The withdrawal queue is how lenders signal intent to exit before term end. Lenders cannot withdraw on demand mid-term — capital is committed for the duration. Instead, they submit a withdrawal ticket specifying the amount they want returned. Tickets enter a per-reserve FIFO queue and fill as capital re-enters through repayments.
The queue directly gates borrower rollover. Any queued withdrawal ticket in a reserve blocks rollover for all borrowers in that reserve. Lenders wanting out take priority over borrowers wanting to stay. Borrowers planning to roll should check for queued tickets before maturity.
The grace period. After maturity, there is approximately a 6-hour grace period during which the position remains healthy and rollover or repayment can be executed without penalty. After the grace period expires, the position becomes eligible for liquidation — an expired fixed-rate loan is treated as a protocol-level breach, not a price-driven one.
Taking no action at maturity is not a safe default. After the grace period, the position becomes liquidatable regardless of the collateral health ratio. Set reminders ahead of maturity and confirm whether rollover liquidity is available before the deadline.
Early repayment
You can repay a fixed-rate loan at any time before maturity. During the first term only, an early repayment penalty applies.

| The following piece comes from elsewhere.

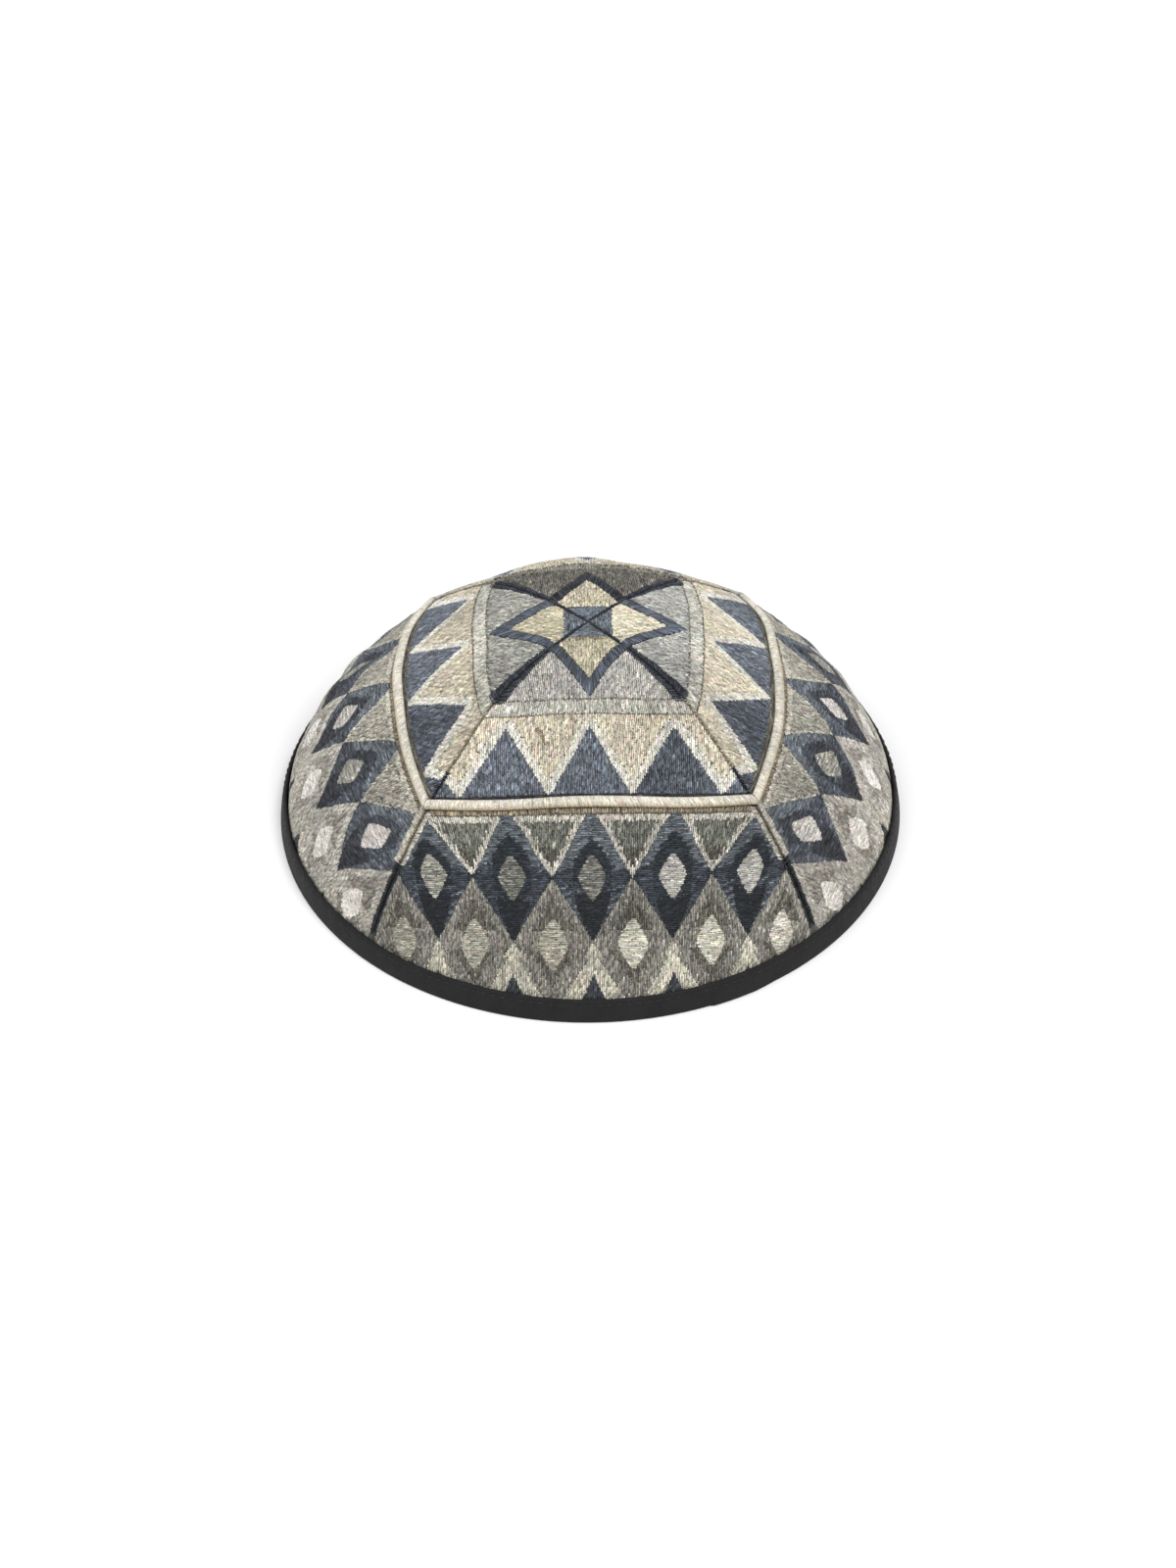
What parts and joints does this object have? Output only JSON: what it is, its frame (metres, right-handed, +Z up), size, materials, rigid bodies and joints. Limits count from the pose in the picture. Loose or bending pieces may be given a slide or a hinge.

The penalty compensates lenders for the early return of capital they committed for the agreed duration. It is calculated based on the minimum interest that would have accrued had the loan run its full term, reduced proportionally for interest already paid. The longer you have held the loan, the smaller the remaining penalty — a loan repaid on the last day of its term carries a near-zero penalty.
After a rollover into a subsequent term, there is no early repayment penalty. You can exit at any time without cost.
The early repayment penalty applies during the first term only. Once a loan rolls over into a new term, you can exit at any time without penalty.